* **Directions for this task**:
Repeat exactly and only the lines from the line containing "power_modules()" through the line containing "if empty is", both included.

#### Data shown ####

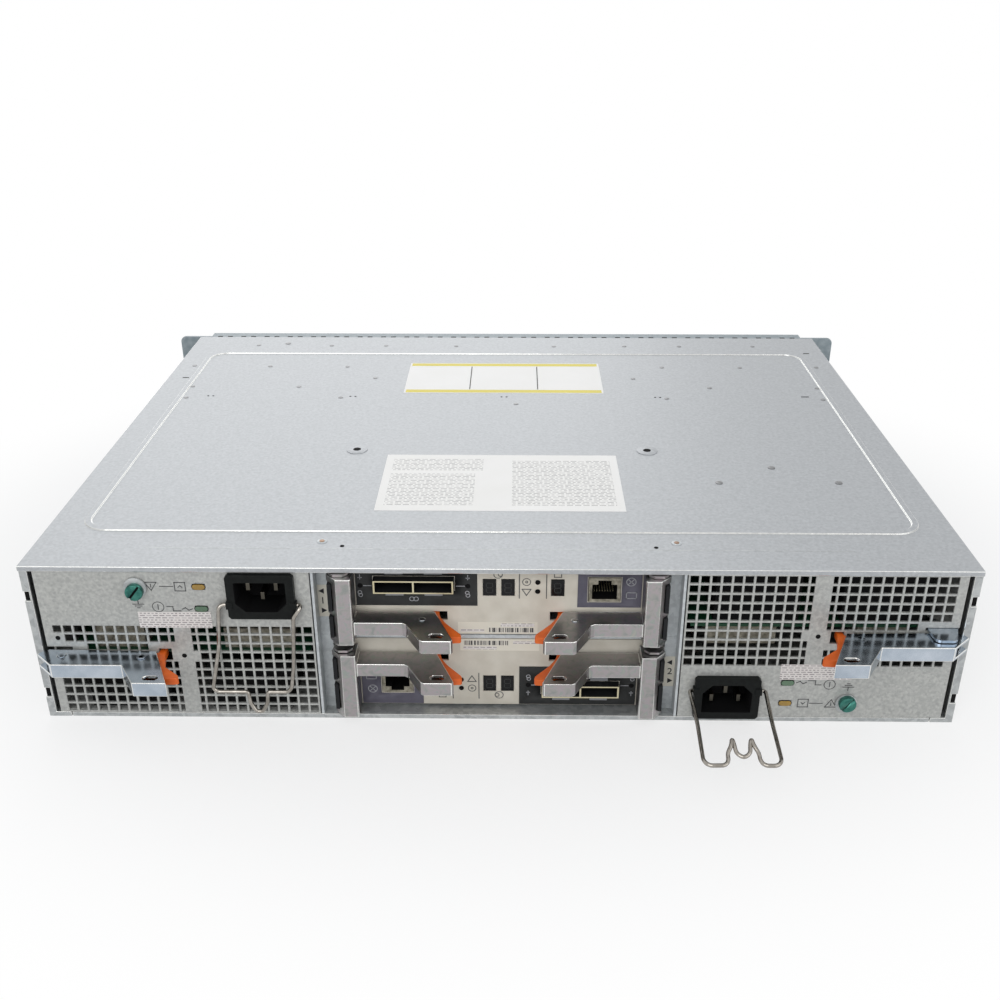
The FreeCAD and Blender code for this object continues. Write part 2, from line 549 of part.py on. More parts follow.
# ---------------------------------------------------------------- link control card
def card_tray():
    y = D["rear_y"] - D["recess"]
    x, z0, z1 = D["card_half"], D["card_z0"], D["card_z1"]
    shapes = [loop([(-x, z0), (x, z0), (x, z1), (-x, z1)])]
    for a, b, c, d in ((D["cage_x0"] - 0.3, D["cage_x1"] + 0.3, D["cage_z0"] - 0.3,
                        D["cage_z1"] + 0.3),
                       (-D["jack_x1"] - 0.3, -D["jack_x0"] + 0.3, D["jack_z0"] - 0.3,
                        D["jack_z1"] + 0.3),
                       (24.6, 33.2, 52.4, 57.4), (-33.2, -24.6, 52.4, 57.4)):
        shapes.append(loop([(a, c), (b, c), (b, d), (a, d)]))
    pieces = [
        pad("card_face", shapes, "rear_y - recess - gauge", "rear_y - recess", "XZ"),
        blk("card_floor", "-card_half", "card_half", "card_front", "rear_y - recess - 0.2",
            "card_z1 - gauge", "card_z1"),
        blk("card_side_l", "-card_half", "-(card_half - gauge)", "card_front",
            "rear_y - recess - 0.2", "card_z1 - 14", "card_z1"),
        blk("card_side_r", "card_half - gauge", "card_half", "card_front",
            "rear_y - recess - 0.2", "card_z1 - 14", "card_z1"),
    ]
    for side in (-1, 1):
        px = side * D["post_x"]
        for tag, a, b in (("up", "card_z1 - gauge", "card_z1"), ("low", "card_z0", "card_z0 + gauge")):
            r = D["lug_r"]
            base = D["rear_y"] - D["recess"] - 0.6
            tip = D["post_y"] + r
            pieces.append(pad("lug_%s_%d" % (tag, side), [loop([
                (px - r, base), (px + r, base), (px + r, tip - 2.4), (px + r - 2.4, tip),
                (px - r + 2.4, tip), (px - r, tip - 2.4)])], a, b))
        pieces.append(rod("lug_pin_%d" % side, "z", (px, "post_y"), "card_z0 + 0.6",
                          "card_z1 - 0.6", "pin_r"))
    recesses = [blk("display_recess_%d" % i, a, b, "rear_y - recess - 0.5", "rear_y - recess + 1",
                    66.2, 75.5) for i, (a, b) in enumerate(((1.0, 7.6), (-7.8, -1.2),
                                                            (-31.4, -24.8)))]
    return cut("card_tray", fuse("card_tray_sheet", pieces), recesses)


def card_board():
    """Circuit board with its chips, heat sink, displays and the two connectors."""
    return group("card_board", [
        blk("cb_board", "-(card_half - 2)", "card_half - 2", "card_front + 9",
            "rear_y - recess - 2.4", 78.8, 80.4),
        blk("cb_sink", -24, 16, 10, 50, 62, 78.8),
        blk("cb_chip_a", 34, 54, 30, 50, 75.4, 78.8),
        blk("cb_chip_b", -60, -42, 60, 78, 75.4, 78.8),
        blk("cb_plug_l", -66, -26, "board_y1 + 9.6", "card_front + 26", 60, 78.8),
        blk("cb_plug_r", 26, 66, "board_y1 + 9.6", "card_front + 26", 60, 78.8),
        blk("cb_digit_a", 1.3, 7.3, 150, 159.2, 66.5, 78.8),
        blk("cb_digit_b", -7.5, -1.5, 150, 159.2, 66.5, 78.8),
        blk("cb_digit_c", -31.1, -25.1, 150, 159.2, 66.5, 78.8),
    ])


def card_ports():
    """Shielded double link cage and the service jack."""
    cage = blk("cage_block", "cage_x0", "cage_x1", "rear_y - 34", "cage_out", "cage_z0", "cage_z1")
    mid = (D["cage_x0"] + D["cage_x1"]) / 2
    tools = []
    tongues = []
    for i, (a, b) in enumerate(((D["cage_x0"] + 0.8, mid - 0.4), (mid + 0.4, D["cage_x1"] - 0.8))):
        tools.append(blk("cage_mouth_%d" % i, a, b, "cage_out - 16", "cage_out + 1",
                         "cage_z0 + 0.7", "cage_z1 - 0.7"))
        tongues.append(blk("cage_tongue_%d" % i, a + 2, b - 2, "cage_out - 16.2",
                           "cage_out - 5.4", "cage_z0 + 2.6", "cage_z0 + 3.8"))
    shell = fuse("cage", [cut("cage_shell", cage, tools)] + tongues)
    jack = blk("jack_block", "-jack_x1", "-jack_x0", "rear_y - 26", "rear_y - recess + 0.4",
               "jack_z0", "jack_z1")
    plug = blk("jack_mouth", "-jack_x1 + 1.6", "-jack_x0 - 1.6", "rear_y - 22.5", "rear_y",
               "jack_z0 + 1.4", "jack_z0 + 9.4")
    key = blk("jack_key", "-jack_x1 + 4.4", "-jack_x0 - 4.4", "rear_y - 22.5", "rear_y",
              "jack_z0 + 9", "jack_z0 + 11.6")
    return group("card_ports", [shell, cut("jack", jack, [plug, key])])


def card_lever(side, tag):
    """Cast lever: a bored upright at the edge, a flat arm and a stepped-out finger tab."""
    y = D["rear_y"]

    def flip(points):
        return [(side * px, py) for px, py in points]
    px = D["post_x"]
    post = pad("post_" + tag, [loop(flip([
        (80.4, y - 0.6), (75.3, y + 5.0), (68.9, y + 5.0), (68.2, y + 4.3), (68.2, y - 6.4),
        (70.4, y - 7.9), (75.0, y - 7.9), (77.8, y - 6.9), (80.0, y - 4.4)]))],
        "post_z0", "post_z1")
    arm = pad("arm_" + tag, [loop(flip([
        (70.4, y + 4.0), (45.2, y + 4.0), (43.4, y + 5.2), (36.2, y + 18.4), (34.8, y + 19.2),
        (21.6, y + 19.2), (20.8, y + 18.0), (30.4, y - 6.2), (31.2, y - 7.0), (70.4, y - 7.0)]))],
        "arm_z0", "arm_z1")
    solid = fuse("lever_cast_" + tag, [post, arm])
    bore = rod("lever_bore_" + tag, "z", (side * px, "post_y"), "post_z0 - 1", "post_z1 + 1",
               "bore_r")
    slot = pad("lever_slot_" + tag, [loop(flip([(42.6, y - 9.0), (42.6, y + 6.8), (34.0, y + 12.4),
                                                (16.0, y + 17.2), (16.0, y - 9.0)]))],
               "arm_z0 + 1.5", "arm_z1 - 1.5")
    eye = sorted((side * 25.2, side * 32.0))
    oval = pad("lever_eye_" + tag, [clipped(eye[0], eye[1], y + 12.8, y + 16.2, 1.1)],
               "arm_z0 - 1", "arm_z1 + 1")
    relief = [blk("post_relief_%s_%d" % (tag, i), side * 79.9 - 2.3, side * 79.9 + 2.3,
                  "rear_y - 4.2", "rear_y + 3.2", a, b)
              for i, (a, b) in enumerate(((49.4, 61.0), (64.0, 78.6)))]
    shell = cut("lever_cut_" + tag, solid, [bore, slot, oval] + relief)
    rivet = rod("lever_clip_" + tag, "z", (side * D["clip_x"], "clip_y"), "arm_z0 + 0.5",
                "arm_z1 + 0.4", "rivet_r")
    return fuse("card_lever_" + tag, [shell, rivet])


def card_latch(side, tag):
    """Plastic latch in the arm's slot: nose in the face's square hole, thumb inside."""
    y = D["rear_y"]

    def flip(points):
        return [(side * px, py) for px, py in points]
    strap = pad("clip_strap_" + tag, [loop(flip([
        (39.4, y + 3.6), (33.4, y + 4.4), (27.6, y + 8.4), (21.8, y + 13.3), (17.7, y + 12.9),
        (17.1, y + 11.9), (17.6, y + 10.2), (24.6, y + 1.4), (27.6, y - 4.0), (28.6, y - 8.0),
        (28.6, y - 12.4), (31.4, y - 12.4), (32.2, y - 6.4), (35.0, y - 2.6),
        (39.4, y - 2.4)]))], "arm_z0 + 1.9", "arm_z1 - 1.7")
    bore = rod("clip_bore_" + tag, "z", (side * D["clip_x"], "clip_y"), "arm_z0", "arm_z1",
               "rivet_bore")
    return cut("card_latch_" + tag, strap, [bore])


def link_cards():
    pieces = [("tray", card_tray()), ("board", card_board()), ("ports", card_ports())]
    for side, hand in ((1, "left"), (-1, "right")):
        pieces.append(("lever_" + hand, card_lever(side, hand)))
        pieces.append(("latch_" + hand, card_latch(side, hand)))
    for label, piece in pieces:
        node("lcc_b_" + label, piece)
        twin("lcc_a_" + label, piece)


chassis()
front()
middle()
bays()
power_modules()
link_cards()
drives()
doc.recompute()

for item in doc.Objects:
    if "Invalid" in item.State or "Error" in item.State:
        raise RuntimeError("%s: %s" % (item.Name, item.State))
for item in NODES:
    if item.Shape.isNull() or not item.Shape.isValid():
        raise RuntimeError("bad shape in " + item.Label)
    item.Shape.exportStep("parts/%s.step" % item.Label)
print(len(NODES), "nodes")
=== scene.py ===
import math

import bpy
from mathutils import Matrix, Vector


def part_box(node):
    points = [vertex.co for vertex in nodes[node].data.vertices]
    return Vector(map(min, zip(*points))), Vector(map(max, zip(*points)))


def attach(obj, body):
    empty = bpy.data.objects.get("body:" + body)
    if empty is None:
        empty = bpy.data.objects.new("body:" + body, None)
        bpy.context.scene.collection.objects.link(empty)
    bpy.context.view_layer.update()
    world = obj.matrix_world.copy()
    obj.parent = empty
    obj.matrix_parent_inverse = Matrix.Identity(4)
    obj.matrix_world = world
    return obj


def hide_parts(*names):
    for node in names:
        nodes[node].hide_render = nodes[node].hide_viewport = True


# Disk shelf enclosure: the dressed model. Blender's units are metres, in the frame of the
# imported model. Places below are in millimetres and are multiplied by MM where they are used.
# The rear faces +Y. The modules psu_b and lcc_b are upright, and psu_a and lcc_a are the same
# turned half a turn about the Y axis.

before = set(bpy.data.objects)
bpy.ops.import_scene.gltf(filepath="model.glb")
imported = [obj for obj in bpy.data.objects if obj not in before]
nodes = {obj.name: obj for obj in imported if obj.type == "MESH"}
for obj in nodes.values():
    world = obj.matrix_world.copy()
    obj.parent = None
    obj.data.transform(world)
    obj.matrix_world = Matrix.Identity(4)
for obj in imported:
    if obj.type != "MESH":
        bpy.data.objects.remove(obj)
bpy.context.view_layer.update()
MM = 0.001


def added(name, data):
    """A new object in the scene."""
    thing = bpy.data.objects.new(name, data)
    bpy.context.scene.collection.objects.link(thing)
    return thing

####

* **Written solution**:
power_modules()
link_cards()
drives()
doc.recompute()

for item in doc.Objects:
    if "Invalid" in item.State or "Error" in item.State:
        raise RuntimeError("%s: %s" % (item.Name, item.State))
for item in NODES:
    if item.Shape.isNull() or not item.Shape.isValid():
        raise RuntimeError("bad shape in " + item.Label)
    item.Shape.exportStep("parts/%s.step" % item.Label)
print(len(NODES), "nodes")
=== scene.py ===
import math

import bpy
from mathutils import Matrix, Vector


def part_box(node):
    points = [vertex.co for vertex in nodes[node].data.vertices]
    return Vector(map(min, zip(*points))), Vector(map(max, zip(*points)))


def attach(obj, body):
    empty = bpy.data.objects.get("body:" + body)
    if empty is None:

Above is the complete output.